Burnout is one of the leading causes of small business failures. The thing about burnout is that it usually gets justified as just hard work. Of course, entrepreneur knows that being self employed is going to require sacrifices and therefore, burning the candle at both ends is the price of admission to a better life. To that I say, yes and no.
Yes, because there is a price to pay for getting into business. No, because it shouldn’t become a way of life and this is the problem. Too many entrepreneurs never transition from startup mode. What is startup mode? It’s when you’re doing everything. You’re the chief cook and bottle washer. Your empire consists of a staff of one, you! It’s all you. It’s what the vast majority of small business owners go through when they launch their businesses.
Elevate your role
Unfortunately, startup mode becomes a trap that many never escape and can lead to burnout. What really should happen is at the first opportunity, you need to find a way to off load some of the duties and responsibilities. Whether that be hiring a part-time person or finding a virtual assistant of some sort, you need to start elevating your role at the earliest possible moment. Ideally, you should get some help the first day you hang out your shingle. I’m serious this can’t happen soon enough.

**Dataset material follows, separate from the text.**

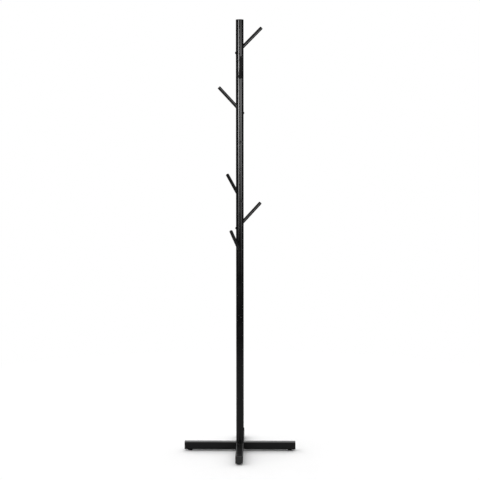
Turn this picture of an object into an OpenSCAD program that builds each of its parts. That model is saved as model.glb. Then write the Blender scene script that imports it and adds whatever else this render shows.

When I started my first company, The Sales Support Company, I was just like everybody else and I wasn’t afraid of hard work. The business needed to be national in scope as soon as possible, for it to really work. Fortunately, at that time, I had a partner. So, even though the workload got distributed pretty evenly. It still required that we put in long days. But that’s what we’re supposed to do, right?
After about four years, the partner was losing interest and needless to say, I was starting to shoulder more of the workload and decision making. Before long, it was evident this chapter was coming to an end, so I bought him out. So, what went from a little bit more work, turned into a doubling of my workload.
I had hit the wall
Suffice to say with a staff of 150 working coast-to-coast, the days grew much longer. Weekends became just two more days to get the work done. This went on for almost another four years before I decided that I’d had enough, and it was time to move on and I disposed of the company. It wasn’t until a few month later that I realized that towards the end I had hit the wall and was facing burnout.
Of course, my entrepreneurial journey was far from over, as I was committed to making my next endeavour a success. However, I wasn’t going to do so if it required the same level of work, nor was I prepared to risk that zombie like effect that comes from burnout. I had learned my lesson and I wasn’t about to let history repeat itself. I wanted to create an environment where nobody took work home, especially me, and that nobody needed to work weekends.
This commitment, to normalizing the work hours, became a critical operating premise for the 17 years that I owned The Marketing Resource Group. Making this a cornerstone of the business, it then forced me to rethink how it was going operate as working longer hours was not an option. I decide that I needed to focus on three things if this was going to work.
1. Is it necessary?
As the business got off the ground, we questioned everything we were planning to offer in terms of client support or reporting. We asked the simple question – Does anybody care about it? It may be a nice to do, but if the client didn’t care, why should we waist our time on it. It’s easier not to offer something than to offer it and then try to take it away. We would regularly ask the client if they needed any other information, but what we found out was they were satisfied with what we were providing because it already exceeded what they had expected.
2. Can we automate this?
I must admit that I had limited technical abilities, but if I was going to drive this initiative forward, I needed to lead from the front. The sad part was of the two employees I had at the time, I was the most tech savvy, which wasn’t saying much. So, I took it upon myself to prepare all the databases and entries screens and automating all the reporting. As the years went on though, this activity was transitioned to others with a mandate that we use off the shelf software, so that we didn’t need high priced programmers.
3. Can we delegate this?
I recently read that when the leader start to delegate everything, it’s a sign that they’re bored. I think that’s a load of crap. Leaders shouldn’t be doing. They should spend most of their time teaching and being available to help their staff. With any remaining time strategizing or in customer contact. By delegating as much as possible it forced me to better explain my expectations and the steps required to complete the assignment.
These three things, along with other smaller initiatives, allowed me to go home at the same times as everyone else most evenings. Eventually, I was able to be the last in, in the mornings and first out most days. Which is the exact opposite of most business owners.
What’s really strange is that as business owners we have the right to set the parameters within which we want to operate. We have that freedom. But too often we don’t even give it a second thought. We think we must do like every other owner and work our butts off. When you consider that freedom is one of our primary goals for going into business, few ever achieve it.
For me, setting my work parameters made me a much better leader and manager, and I never faced burnout again.